For its part, UBS hasn't been willing to concede that Congress' words, when passing HERA, were at variance with its purpose. The bank has argued that statutes of limitations and of repose serve different functions. So it makes sense that Congress would want to extend the statute of limitations, so that the FHFA is not limited by when Fannie or Freddie discovered the alleged violations, while maintaining the applicable statute of repose—so that, at a given time following the sale of certain securities, everyone can be confident that litigation is at an end. In support of its view, UBS points out that Congress has passed other legislation that refers to periods of both "limitation" and "repose," and it could have done so in the HERA as well.

Consequences

Should the Second Circuit hold Congress to the words it used, the decision could have dramatic consequences. The timeliness of claims against the other big banks in the 17 pending actions brought by the FHFA will turn on whether the HERA extends the applicable statutes of repose. The issue also has implications for litigation brought by the Federal Deposit Insurance Corporation alleging other violations of the Securities Act related to mortgage-backed securities.
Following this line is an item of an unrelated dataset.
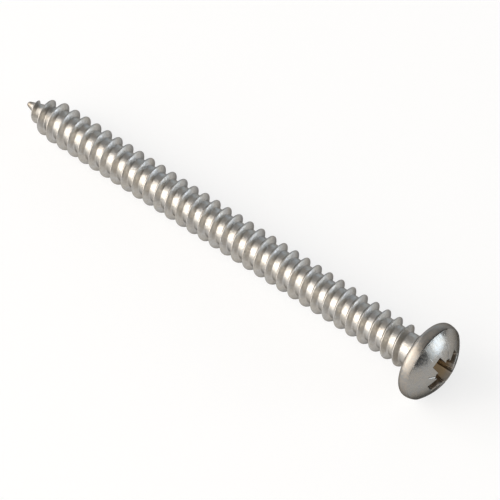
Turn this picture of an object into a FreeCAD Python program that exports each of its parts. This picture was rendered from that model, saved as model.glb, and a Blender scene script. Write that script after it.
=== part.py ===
import math
import os

import FreeCAD
import Part
from FreeCAD import Vector

# A fully threaded pan head sheet metal screw, 4.2 x 50, in millimetres.
# It is built along its own axis: the flat face under the head is at x = 0, the top of the head is
# at +x and the point is at -x.  At the end it is laid on the floor, z = 0, as it comes to rest.

# Driving dimensions: thread
pitch = 1.41
thread_dia = 4.06
core_dia = 2.95
crest_land = 0.10
flank_half_angle = 30.0
crest_phase = 338.6

# Driving dimensions: length, neck and point
length = 50.1
neck_dia = 3.00
under_head_cone = 0.60
thread_stop = 0.95
thread_start = 0.45
run_out = 0.75
cone_length = 4.0
cone_end_dia = 0.42
nose_round = 0.09
nose_cover = 0.02
crest_taper = 4.3
crest_taper_power = 1.95

# Driving dimensions: pan head
head_dia = 7.81
head_height = 2.79
crown_radius = 5.36
crease_inset = 0.155
widest_height = 0.55
bearing_inset = 0.325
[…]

In those cases, the FDIC relies on the identical extender provision of the FIRREA to maintain those suits—and to avoid the otherwise applicable statute of repose.

So by holding that by "statute of limitations" Congress meant just that, the Second Circuit might avoid the substantial cost of litigating the government's billion-dollar claims related to securities it purchased seven years ago. At some point, potential litigants need to receive some semblance of repose.